(3D code data)
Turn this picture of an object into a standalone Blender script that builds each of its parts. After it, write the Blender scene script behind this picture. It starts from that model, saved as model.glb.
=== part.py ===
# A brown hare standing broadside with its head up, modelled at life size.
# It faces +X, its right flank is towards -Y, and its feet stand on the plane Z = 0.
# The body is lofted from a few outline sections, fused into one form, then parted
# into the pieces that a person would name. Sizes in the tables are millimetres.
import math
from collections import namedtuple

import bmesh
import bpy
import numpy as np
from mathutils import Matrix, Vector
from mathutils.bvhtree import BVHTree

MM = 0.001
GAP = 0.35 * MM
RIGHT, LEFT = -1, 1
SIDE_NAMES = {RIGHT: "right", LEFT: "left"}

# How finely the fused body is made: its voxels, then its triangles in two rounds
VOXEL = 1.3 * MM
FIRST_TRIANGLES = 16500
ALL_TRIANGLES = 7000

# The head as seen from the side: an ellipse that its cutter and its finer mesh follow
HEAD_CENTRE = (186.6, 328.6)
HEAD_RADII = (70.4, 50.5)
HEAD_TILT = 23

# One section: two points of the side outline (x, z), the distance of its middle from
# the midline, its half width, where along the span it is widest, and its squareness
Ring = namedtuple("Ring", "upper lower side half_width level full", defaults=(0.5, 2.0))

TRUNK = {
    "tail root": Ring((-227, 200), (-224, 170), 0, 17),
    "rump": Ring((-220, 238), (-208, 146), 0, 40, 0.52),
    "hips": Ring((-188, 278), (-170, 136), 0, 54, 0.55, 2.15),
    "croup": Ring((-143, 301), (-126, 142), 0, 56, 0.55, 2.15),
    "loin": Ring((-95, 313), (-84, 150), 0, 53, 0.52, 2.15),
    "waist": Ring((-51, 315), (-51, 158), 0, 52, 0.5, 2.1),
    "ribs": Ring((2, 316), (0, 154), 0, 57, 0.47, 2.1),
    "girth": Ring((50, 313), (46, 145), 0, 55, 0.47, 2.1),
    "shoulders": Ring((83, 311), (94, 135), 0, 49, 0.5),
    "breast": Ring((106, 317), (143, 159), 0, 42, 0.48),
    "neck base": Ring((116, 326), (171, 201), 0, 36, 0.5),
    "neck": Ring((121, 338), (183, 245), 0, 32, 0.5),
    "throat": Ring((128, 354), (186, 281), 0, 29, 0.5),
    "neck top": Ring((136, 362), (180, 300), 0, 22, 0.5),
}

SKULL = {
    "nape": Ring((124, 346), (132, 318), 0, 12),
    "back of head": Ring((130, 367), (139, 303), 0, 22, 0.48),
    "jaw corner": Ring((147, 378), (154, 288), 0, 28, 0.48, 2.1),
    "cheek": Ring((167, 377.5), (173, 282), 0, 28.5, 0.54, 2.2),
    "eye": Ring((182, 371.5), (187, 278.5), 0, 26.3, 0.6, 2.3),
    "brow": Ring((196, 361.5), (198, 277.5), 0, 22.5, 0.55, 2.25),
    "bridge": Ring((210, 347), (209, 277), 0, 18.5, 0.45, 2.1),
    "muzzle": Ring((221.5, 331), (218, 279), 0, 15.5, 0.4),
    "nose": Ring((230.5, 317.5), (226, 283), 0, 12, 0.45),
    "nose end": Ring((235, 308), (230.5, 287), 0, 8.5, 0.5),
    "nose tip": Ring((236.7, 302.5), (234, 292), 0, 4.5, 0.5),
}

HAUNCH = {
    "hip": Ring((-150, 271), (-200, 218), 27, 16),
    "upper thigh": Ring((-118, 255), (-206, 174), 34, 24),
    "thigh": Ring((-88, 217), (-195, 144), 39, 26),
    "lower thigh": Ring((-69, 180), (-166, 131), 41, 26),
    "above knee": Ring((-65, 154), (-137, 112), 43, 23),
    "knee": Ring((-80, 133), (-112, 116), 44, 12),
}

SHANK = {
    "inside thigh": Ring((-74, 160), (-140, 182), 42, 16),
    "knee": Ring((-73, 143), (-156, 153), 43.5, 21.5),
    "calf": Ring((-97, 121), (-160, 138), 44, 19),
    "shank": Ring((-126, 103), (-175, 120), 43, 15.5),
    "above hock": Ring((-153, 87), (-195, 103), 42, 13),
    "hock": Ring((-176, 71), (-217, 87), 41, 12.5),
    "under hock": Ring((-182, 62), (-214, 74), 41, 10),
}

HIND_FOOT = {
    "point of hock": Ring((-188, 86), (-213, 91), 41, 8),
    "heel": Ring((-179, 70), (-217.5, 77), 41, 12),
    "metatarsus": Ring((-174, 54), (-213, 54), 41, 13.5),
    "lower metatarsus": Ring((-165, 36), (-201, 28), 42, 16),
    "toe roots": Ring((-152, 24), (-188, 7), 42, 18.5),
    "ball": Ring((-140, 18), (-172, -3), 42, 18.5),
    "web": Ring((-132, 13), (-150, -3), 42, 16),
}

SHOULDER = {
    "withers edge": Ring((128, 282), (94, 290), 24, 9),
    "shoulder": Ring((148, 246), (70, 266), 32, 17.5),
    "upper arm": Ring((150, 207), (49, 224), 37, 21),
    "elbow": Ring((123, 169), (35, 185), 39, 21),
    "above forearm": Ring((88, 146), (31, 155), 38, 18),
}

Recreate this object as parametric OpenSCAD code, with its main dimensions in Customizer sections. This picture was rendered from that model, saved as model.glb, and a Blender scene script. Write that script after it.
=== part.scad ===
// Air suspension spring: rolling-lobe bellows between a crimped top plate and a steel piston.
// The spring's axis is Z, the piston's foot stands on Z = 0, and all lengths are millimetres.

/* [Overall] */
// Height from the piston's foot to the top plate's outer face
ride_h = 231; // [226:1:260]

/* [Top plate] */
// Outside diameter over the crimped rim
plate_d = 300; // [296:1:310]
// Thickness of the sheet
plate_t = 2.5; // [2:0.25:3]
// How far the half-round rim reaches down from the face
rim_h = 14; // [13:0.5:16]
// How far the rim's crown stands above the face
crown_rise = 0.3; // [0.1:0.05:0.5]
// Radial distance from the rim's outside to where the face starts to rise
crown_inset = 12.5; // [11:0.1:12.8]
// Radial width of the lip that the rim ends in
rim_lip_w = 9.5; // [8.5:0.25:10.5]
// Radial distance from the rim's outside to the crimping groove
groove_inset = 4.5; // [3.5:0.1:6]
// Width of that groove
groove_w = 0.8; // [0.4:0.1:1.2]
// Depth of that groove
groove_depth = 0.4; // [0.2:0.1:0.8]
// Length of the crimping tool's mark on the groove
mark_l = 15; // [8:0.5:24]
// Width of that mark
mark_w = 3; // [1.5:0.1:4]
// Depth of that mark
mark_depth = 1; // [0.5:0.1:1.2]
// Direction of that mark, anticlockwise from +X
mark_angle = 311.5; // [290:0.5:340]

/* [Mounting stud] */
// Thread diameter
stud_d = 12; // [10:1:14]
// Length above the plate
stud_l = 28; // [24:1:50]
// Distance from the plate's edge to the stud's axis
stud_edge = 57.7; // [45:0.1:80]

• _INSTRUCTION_
Where a line above contains the word "object", copy that line.

• _RESULT OF THE EXERCISE_
Turn this picture of an object into a standalone Blender script that builds each of its parts. After it, write the Blender scene script behind this picture. It starts from that model, saved as model.glb.
Recreate this object as parametric OpenSCAD code, with its main dimensions in Customizer sections. This picture was rendered from that model, saved as model.glb, and a Blender scene script. Write that script after it.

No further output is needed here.